Thursday, September 19, 2024

How Social Media is Changing Charity

Social media provides a great deal of tools and opportunities for reaching the masses, which makes for some ideal ways of marketing a business. The marketing potential of social media also means great things for charitable causes.

The emergence of social media has opened up a lot of doors for getting messages out there and spread wider than was ever possible before. What better way is there to find people who care about a specific cause and call upon them to take action? You’ve got Facebook, Twitter, YouTube, MySpace, blogs, and countless other platforms.

You don’t have to be a huge star to spread the word, but it certainly helps if you have friends and followers that can help you spread the word.

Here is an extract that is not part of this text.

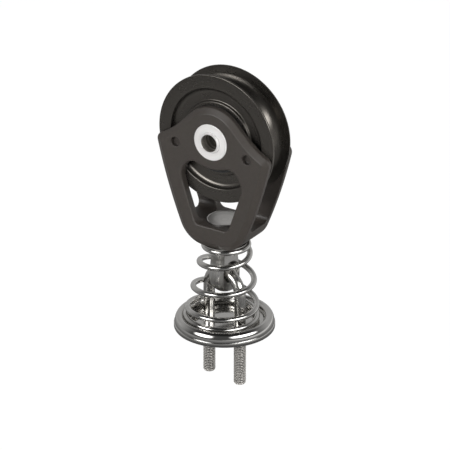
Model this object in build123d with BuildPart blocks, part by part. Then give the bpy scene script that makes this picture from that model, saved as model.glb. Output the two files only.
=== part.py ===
"""Stand-up block for ropes up to 10 mm: a single sheave in a swivelling yoke on a deck eye.

Millimetres. The origin is the middle of the dish's underside, where it meets the deck,
+Z is up and the sheave turns about a line along Y. Sizes are stacked from the deck upwards.
"""
import os
from math import cos, pi, radians, sin

from build123d import *

os.makedirs("parts", exist_ok=True)

# Running gaps and seats
seat_gap = 0.05             # between parts that rest on each other
near = 0.01                 # how close an edge lies to a level that it is picked by
fit_gap = 0.03              # radial, between a pin and the part it is fixed in
running_gap = 0.06          # radial, between a shaft and the bush it turns in
roller_gap = 0.1            # radial, between the rollers and each of their tracks
side_gap = 0.3              # between a rim of the sheave and the cheek beside it

# Dish that stands on the deck
dish_radius = 21.8
dish_skirt = 2.1            # height of the plain lower edge
dish_height = 5.9
dish_floor = 3.2
dish_crest_radius = 19.3    # where the rolled rim is highest
dish_wall_radius = 17.3     # inside of the rolled rim
dish_wall_flat = 0.6        # bevel between floor and rim

# U-bolt, the deck eye
rod_radius = 2.5
leg_spacing = 18.2
leg_below_deck = 24.7
thread_radius = 2.3         # mean of crest and root, for the plain stand-in on each leg
thread_start = 1.5          # below the deck
bow_height = 26.0           # middle of the rod at the top of the bow
eye_turn = -10.8            # degrees that the line through the legs is turned from +X
leg_end_chamfer = 0.6

# Eye post, a round bar with two flats and a belled hole that rides on the bow
post_neck_radius = 5.75
post_eye_radius = 6.5
post_rise = 14.05           # top of the post above the bow
post_thickness = 8.0        # across the two flats
flats_below_top = 1.4
post_taper_rise = 6.0       # from the middle of the eye to where the neck begins
eye_hole_radius = 3.5       # in the middle, from where the hole opens out to both sides
eye_bell_sweep = 60         # degrees of the hole's curve to either side
eye_bow_gap = 0.1           # under the rod, where the bow sits in the eye
eye_below_hole = 6.6        # metal under the hole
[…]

Actor Anthony Edwards, who is probably best known as Dr. Greene from ER (or perhaps Gilbert in Revenge of the Nerds) is working to help get a Children’s hospital built in Kenya, and he is using social media to promote this cause.

“When you need to raise awareness for an issue, which people are ultimately going to get involved in, you need to be able to communicate it,” he says. “As you get to know how new media, the web, and Twitter and the Blogosphere are working, you’re realizing that there’s a transparency here that if your message is real and good, people are going to get it. And that’s a great tool for charities.”

Back in July, Mashable’s Josh Catone wrote a post, which was simultaneously published across over 100 blogs (illustrating a good example of social media’s reach in itself), which highlighted 10 ways to support charity through social media. These included:

1. Writing a blog post
2. Sharing stories with friends
3. Following charities on social networks
4. Supporting causes on awareness hubs
5. Finding volunteer opportunities
6. Embedding widgets on your site,
7. Organizing tweetups
8. Expressing yourself with video
9. Signing or starting a petition
10. Organizing an online event

These are really just a few, as Catone says, you should think outside the box. The amount of tools out there (ie. networks and countless apps) provide for a lot creative potential and ultimately a great means of spreading awareness about issues and raising funds.